Here's a closeup of a rebel figure box:

imperial_assault_figure_storage.JPG

Some figures share a "room". The varnish protects them well enough so that they don't stick to each other and rub off paint. I have similar boxes for scum and Imperial figures. And I have all my deployment cards in a collector's album to make browsing them easier.

This is my solution and it's a compromise between space saving and protection. For better protection each figure would need its own "locker" or "room" where it would go. But my briefcase wouldn't be big enough then. And this is already bordering on what I'm willing to transport with me. The game box with map tiles fits into my backpack and then I carry the briefcase.

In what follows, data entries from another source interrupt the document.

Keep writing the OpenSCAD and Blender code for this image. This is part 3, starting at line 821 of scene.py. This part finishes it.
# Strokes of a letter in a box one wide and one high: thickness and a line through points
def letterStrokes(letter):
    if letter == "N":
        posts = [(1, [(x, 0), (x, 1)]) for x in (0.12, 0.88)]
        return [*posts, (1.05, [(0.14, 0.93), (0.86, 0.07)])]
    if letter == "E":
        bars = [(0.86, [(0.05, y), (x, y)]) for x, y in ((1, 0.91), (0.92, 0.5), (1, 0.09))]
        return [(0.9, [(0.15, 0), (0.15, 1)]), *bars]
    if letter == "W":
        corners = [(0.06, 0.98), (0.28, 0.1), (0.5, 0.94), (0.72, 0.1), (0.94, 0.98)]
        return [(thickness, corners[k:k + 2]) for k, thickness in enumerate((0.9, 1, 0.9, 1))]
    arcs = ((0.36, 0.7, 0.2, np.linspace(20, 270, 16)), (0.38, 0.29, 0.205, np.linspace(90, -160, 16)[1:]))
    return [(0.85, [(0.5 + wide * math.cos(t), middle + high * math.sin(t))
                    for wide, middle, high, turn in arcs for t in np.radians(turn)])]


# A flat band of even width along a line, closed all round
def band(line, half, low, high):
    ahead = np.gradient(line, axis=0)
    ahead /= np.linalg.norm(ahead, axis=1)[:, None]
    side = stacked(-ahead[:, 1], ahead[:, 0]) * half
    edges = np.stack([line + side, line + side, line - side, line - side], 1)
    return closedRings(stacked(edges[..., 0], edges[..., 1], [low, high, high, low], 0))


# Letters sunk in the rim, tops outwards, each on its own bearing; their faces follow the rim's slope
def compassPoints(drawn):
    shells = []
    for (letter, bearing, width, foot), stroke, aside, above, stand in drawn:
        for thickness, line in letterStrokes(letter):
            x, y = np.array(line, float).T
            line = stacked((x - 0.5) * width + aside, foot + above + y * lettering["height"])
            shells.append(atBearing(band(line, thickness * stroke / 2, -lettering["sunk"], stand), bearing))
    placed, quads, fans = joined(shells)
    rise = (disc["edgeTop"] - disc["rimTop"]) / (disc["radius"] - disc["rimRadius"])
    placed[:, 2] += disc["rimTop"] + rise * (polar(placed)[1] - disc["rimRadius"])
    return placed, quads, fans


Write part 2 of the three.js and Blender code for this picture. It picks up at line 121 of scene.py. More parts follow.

So... I finally began painting, or rather, priming. Back when I used to paint, I undercoated in black or white paint, but now I’m priming in a primer. I don’t know if such things always existed and I painted under a rock, or if they are a relatively new thing, but heck, that was not much fun. I just spent about two hours turning my grey storm troopers into a lighter color grey that looks messy, which the internet says is fine. Why no spray can? Temperature, space,can’t go outside as I will probably always paint at night. Anyway, they are done now, and it has made me quite aware of the details on the figures at least. Now to let them cure. Hopefully, when that is done, I won’t find the detail has all vanished - there was some worrying pooling, but apparently this stuff contracts as it dries...

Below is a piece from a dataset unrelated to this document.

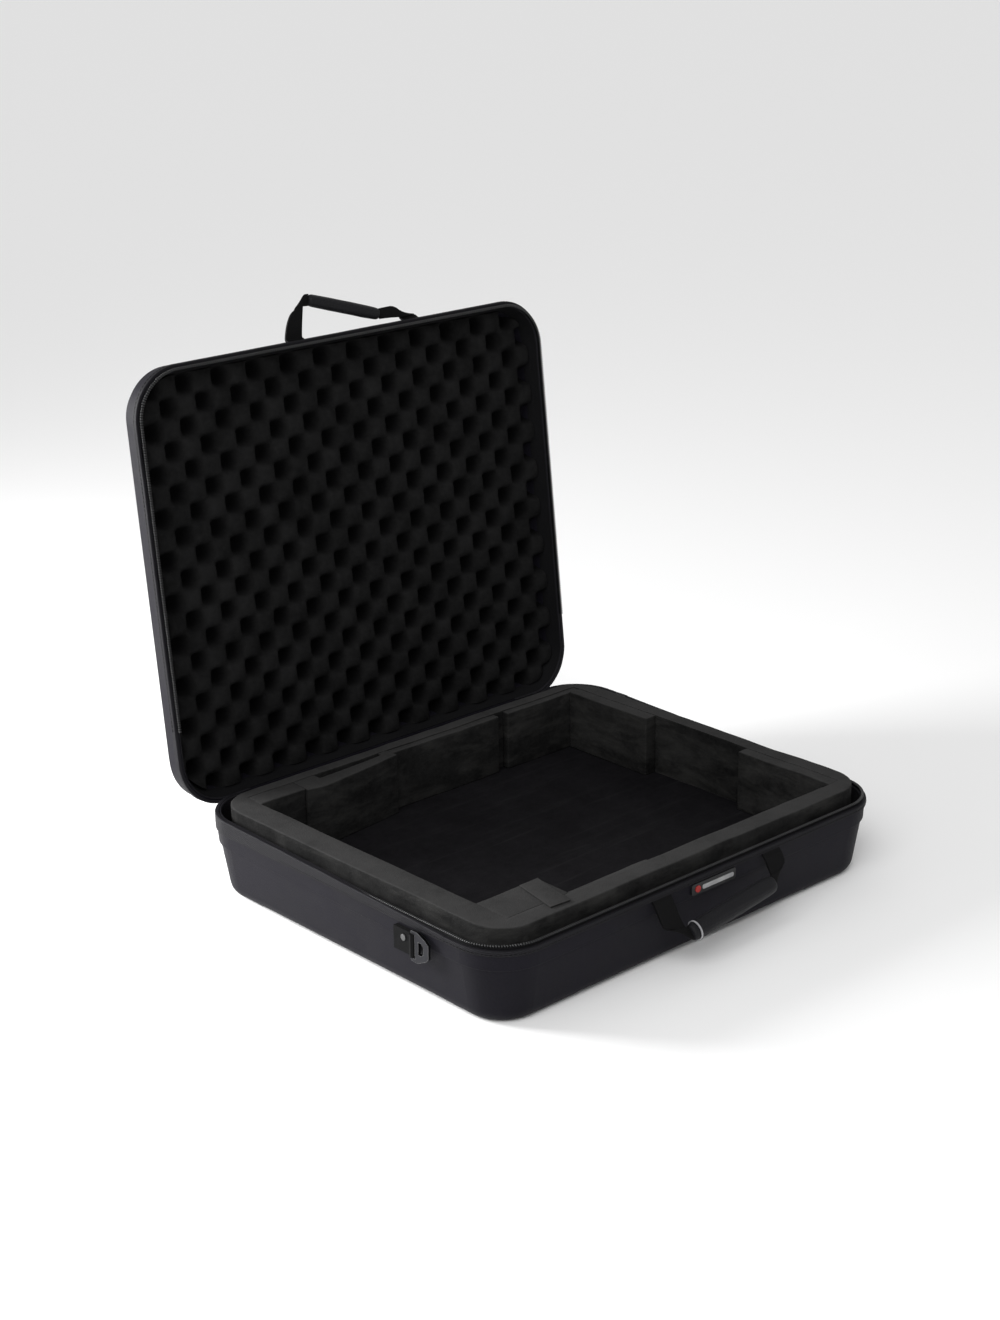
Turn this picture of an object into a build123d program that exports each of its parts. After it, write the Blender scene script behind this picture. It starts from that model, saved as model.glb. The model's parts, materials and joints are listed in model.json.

The above was posted in the early hours of the morning, so now adding that I primed using Vallejo Grey Surface Primer. Lots of scary stuff online about this, but it was the available brush on option I could easily get. About eight hours after priming, the figures are looking okay. Maybe there was a little pooling around the backpacks of two of the heavy stormtroopers, a mouth grill of one regular trooper, and the boot of an E-Web, but I’m not sure if my eyes aren’t just seeing problems because of the stuff I read online. Will leave them for another day or so before putting some base coats on. If I can’t see the details, maybe I will strip the primer.